With a governor vs. mayor budget battle raging at the time, McCallum's and my little dustup over shared revenues made headlines around the state.
Mayor Palin worked the earmark/lobbying system very well and now, as governor, she takes pride in taking on the GOBs. Meanwhile, the Alaska Daily News is wondering why the McCain campaign is running the governor's office.
Although it's not recorded in minutes, Mayor Palin is reported to have wondered aloud how one might go about censoring books in the Wasilla Public Library.
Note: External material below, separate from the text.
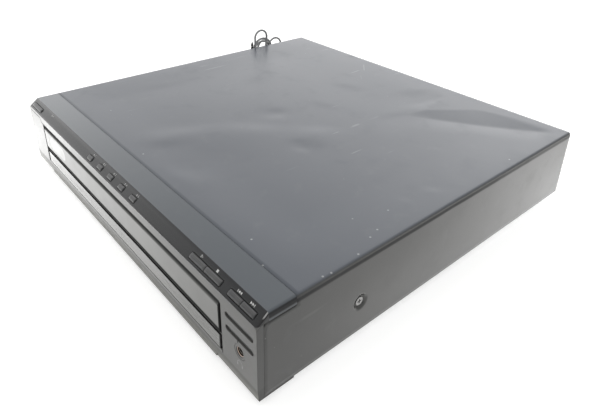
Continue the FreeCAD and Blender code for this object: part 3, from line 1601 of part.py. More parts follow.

As for me, one of my best afternoons as mayor was slicing the Bill of Rights Cake on Bill of Rights Day in the district library's Children's Department. The discussion of those rights took place between me, some kids and parents, staff, and the kooky and wonderful Libertarians who brought the cake.
As for 2nd Amendment rights, I think the framers would appreciate how today's population needs to be armed to protect the library from some two-bit, self-appointed hack Literature Czar, who may also be armed.
But really, it shouldn't have to go that far. It's simple: if you don't want to read a book, don't check it out. And keep your paws off it so the reading choice is there for the rest of the library patrons.
In a prime time interview, Charles Gibson asked Sarah Palin what it was like getting the phone call from John McCain asking her to be his running mate. She replied, and I'm paraphrasing, "I didn't blink."
When Rhinelander's elected officials take the Oath of Office, they swear to uphold the Constitution of the United States of America. Heady stuff and the two times I had the honor of swearing it, I raised my right hand, took a deep breath, and maybe blinked, just a little.